Officials Reveal Bin Laden Plan: Terror leader hoped to create Islamic
Slow news day in the UK, I guess.
"The warning to the Taliban originated at a four-day meeting of senior Americans, Russians, Iranians and Pakistanis at a hotel in Berlin in mid-July."
Pure, unadulterated horse-hockey. The terrorists were already in the US planning their attacks months before this conference. Amazing the lengths some will go to in order to justify their anti-american rhetoric.
Conspiracy theorists will say that we first provoked the 9/11 attack, and then allowed it to proceed. I suppose that's possible, but I think strong evidence would be required to prove it. Not only would such plotting appear to be out of character for George W. Bush and other leading figures in the administration, but the need for such a plot is not at all clear.

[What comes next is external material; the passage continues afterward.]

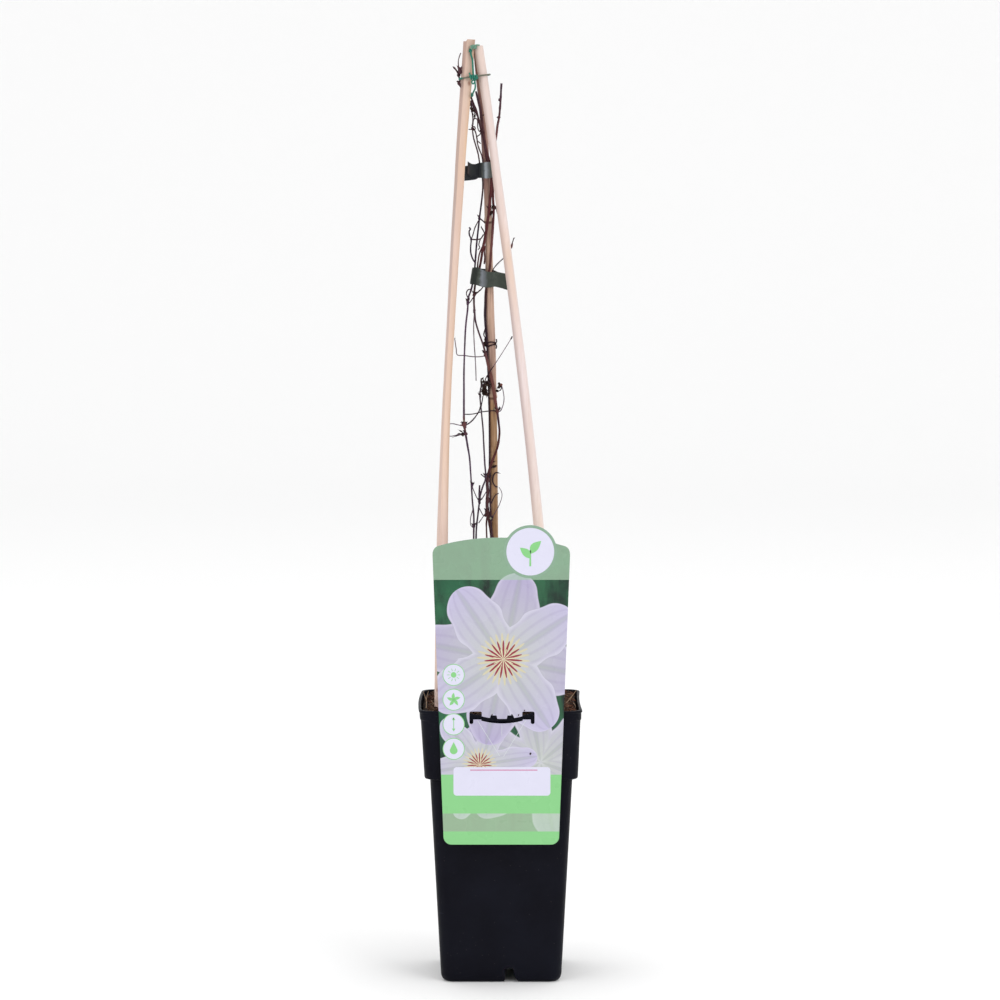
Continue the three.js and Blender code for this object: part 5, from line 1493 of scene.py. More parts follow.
def left_stem() -> Stem:
    """The stem in the open to the left, with a big node low down."""
    return Stem(
        "vine_left", "stem_left",
        radii=(
            (188, 0.85), (340, 0.7), (378, 0.6), (395, 0.65), (415, 0.85), (432, 0.82), (450, 0.72), (478, 0.62),
            (500, 0.68), (560, 0.7), (600, 0.65), (623, 0.55), (666, 0.5),
        ),
        main=(
            (-16.5, STEM_FOOT_Z, 23), (-17.5, 212, 22), (-19.5, 260, 16.5), (-21, 300, 12), (-20.8, 334, 9.4),
            (-20.8, 351, 9), (-21.7, 361, 9), (-23.2, 385, 9), (-24, 396, 9), (-25.5, 405, 9), (-27, 414, 9),
            (-28, 421, 9), (-28.2, 433, 9), (-28.2, 448, 9), (-28.1, 463, 9), (-27.6, 480, 9), (-26.7, 497, 8.8),
            (-25.2, 511, 8.5), (-25, 517.5, 8.3), (-22.7, 524, 8), (-21.3, 530, 7.6), (-20.3, 537, 7),
            (-19.5, 545, 6.7), (-18.3, 560, 6.6), (-16.2, 579, 6.6), (-14.3, 594, 6.6), (-13.6, 604, 6.5),
            (-14.3, 613, 6.3), (-16.1, 621.4, 6.2), (-17.2, 627.9, 6.2), (-18.9, 633.9, 6.2), (-20.7, 640.2, 6.2),
            (-21.4, 647, 6.2), (-21.1, 655, 6.2), (-22, 661, 6.2), (-22.4, 666, 6.2),
        ),
        shoots=(
            (0.36, ((-28, 420, 9), (-30.5, 420.4, 9.6), (-33, 421, 11), (-36, 422.2, 17), (-39.4, 423.4, 35))),
            (0.36, ((-27, 414, 9), (-30, 413.6, 10), (-34, 413.2, 14), (-37, 413.2, 23), (-39.8, 414, 35))),
            (0.5, ((-28, 421, 9), (-25.6, 421.3, 9), (-22, 424, 8.9), (-18.7, 428, 8.7), (-16.6, 431.5, 8.6),
                   (-15, 437, 8.5))),
            (0.38, ((-22.2, 374, 9), (-20.6, 369.6, 8.9), (-18.8, 365.4, 8.7), (-17.4, 362.8, 8.4))),
            (0.36, ((-21.5, 355, 9), (-23.1, 349.2, 9), (-23.3, 344.8, 9), (-22.6, 342.4, 9), (-20.9, 342.4, 9.1))),
            (0.42, ((-22.4, 525, 8), (-25, 524.4, 8.2), (-26.2, 521.9, 8.3), (-25.6, 519.4, 8.3), (-24.8, 518, 8.3))),
            (0.42, ((-25, 514, 8.4), (-23.8, 514.6, 8.4), (-21.8, 517.4, 7.8), (-20.6, 519.2, 7.2))),
            (0.55, ((-16.2, 579, 6.6), (-14.9, 578, 6.8), (-12.9, 576.3, 6.8), (-12, 575.2, 6.8))),
            (0.42, ((-16.4, 578, 6.6), (-19.5, 572.2, 6.8), (-21.3, 566, 7), (-22.5, 563, 7))),
            (0.62, ((-19.5, 545, 6.7), (-21.1, 547.5, 7), (-22.6, 551.5, 7), (-23, 556.5, 7), (-22.6, 563, 7),
                    (-23.9, 566.4, 7), (-24, 569.2, 7), (-23.1, 570.8, 7), (-24.2, 572, 7))),
            
            (0.5, ((-22.6, 563, 7), (-19, 562.7, 6.9), (-15.2, 563.5, 7.1), (-13.5, 566, 7.1), (-12.5, 567, 7.1),
                   (-13.5, 570, 7.1), (-14.5, 571.5, 7.1))),
            (0.42, ((-15.2, 563.5, 7.1), (-16.2, 561.2, 7), (-16.7, 558.4, 7), (-16, 556.8, 7), (-17.2, 555, 6.9))),
            (0.42, ((-20.8, 647, 6.2), (-22.4, 646.2, 6.4), (-24.4, 646.4, 6.6))),
            (0.42, ((-21, 650, 6.4), (-20.8, 653, 7), (-19.9, 654.4, 7.6), (-18.5, 654.4, 8), (-17.6, 653, 8.2),
                    (-17.5, 650, 8.3), (-17.4, 647.6, 8.4), (-16.8, 645.6, 8.5), (-15.8, 644.4, 8.6))),
            (0.7, ((-23, 668, 6.6), (-21, 663.8, 6.8), (-19.2, 659.8, 6.8), (-17.5, 656, 6.6))),
            (0.55, ((-14, 611, 6.3), (-13.4, 618, 7.8), (-14.3, 626, 7.8), (-16.4, 631.5, 7.6), (-17.5, 635, 7.4),
                    (-18.2, 640.2, 7), (-19.3, 644.6, 6.8), (-20.8, 647.2, 6.4))),
            
            (0.42, ((-18.2, 640.9, 7.4), (-16.6, 641.8, 8), (-15.4, 643, 8.2), (-15.3, 644.6, 8.4),
                    (-15.8, 645.8, 8.5))),
            (0.42, ((-18, 637.8, 7.2), (-16.6, 636.8, 7.8), (-15.2, 635.4, 8))),
            (0.5, ((-20.7, 648.6, 7), (-21.9, 647.8, 7), (-21.9, 646.4, 7), (-20.7, 645.7, 7), (-19.5, 646.4, 7),
                   (-19.5, 647.8, 7), (-20.7, 648.6, 7.1))),
            
            (0.42, ((-24.4, 664.8, 7), (-23.4, 665.2, 7.2), (-22.4, 663.6, 7.2), (-21.6, 661.4, 7),
                    (-20.2, 660.2, 7.2), (-19.7, 658, 7.4), (-19.6, 655.6, 7.6))),
        ),
        knobs=(
            Knob(-27.9, 421.4, 9, (2.1, 1.3, 2.1)), Knob(-27.6, 419.4, 9, (1.3, 1, 2)),
            Knob(-26.9, 413.8, 9, (1.6, 1.2, 1.4)), Knob(-21.9, 374.5, 9, (1.0, 0.9, 2.0), 0.1),
            Knob(-20.8, 342.5, 9.2, (1.3, 1, 1.6)), Knob(-25.1, 515, 8.4, (1.2, 0.95, 2.6)),
            Knob(-16.3, 578.8, 6.6, (1, 0.9, 1.6)), Knob(-20.8, 647, 6.1, (0.6, 0.6, 0.8), 0, Part.SHOOT),
            Knob(-21.8, 660.6, 6.3, (0.9, 0.8, 1.4), 0.3), Knob(-23.3, 665.2, 6.9, (1, 0.8, 1.3), 0.4, Part.DEAD),
            Knob(-22, 661.8, 7, (1.1, 0.8, 1.7), -0.4, Part.DEAD),
            Knob(-20.3, 660.3, 7.1, (1.3, 0.8, 1.1), 0.2, Part.DEAD),
            Knob(-19.7, 656.4, 7.4, (0.8, 0.7, 1.5), 0.1, Part.DEAD), Knob(-22.6, 563, 7, (0.8, 0.7, 1.1)),
            Knob(-30, 420.5, 9.4, (1.2, 0.6, 0.6), 0.2),
        ),
        buds=(
            Bud(-28.8, 422, 9.6, 2.6, -0.1), Bud(-26.8, 422, 9.6, 2.4, 0.12), Bud(-27.4, 415.2, 9.8, 3, -0.12),
            Bud(-22.3, 375.4, 9.6, 3, -0.07), Bud(-21.3, 375, 9.6, 2.6, 0.09), Bud(-20.2, 343.4, 9.7, 2.8, 0.1),
            Bud(-21.3, 343.2, 9.7, 2.6, -0.1), Bud(-25.6, 516, 9, 3, -0.07), Bud(-24.7, 516.4, 9, 2.8, 0.08),
            Bud(-16.6, 580, 7.1, 2.6, -0.1), Bud(-21.2, 648.4, 6.8, 2.2, -0.1),
            Bud(-20.8, 657.2, 6.8, 2.6, -0.08, Part.DEAD), Bud(-28.1, 423.4, 9.9, 1.9, -0.02, Part.TIP),
            Bud(-29.2, 422, 9.6, 2.2, -0.18),
        ),
        scraps=(
            Scrap(-27.4, 413.8, 9.4, 7.4, 3, -0.24, 0.1), Scrap(-30.4, 413.8, 9.4, 8.2, 2.4, -0.27, -0.3),
            Scrap(-29, 415, 9.3, 5, 1.2, -0.17, 0.5), Scrap(-28, 413.4, 9.5, 4, 2.4, -0.3, 0.4),
            Scrap(-39.2, 411.8, 34.6, 3.2, 1.2, -0.2, 0.8), Scrap(-39, 422, 34.6, 2.6, 1.0, -0.3, -0.7),
            Scrap(-14.4, 571.4, 7.1, 2.4, 1.1, -0.1, 1.2),
        ),
        bark=Bark(
            "bark_left",
            ((188, "4a3740"), (340, "4c3746"), (400, "56405a"), (411, "56405a"), (416, "6a4444"), (425, "6a4444"),
             (430, "5c455c"), (500, "583f56"), (520, "443040"), (556, "301f34"), (590, "341f30"), (612, "54383c"),
             (666, "44303a")),
            "8a7c90", 0.4,
        ),
    )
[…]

The embassy bombings and the Cole were already sufficient reason for an attack on Afghanistan and al Qaeda, and I believe would only have required a bit of presidential speechmaking.
The alternate explanation is much more plausible. We made these threats, hoping the Taliban would accede and hand over bin Laden. We recognized the possibility that an attack would occur as a response. But we did not act out of an intention to provoke it, and did not consciously permit the attack to occur.
Well said -- the only consequence of the threats may have been to accelerate the time frame of the attacks, perhaps by a few weeks, according to news stories that suggested the 9/11 conspirators had moved up their plans. Given the inability of intelligence agencies to fit the "pieces" of intelligence together, I doubt that those few weeks would have made any difference in thwarting the attacks.
Yeah, one that took several years to plan and execute.
Please.
--Boris
Another good article, IMO, is this one:
Officials Reveal Bin Laden Plan: Terror leader hoped to create Islamic empire
It lays out plans of Osama that predated 9/11 and the 6+2 threats. I wish we would see more of this kind of research.
Osama bin Laden and the Taliban received threats of possible American military strikes against them two months before the terrorist assaults on New York and Washington,
Well well well...I think this deserves a big ol' bump.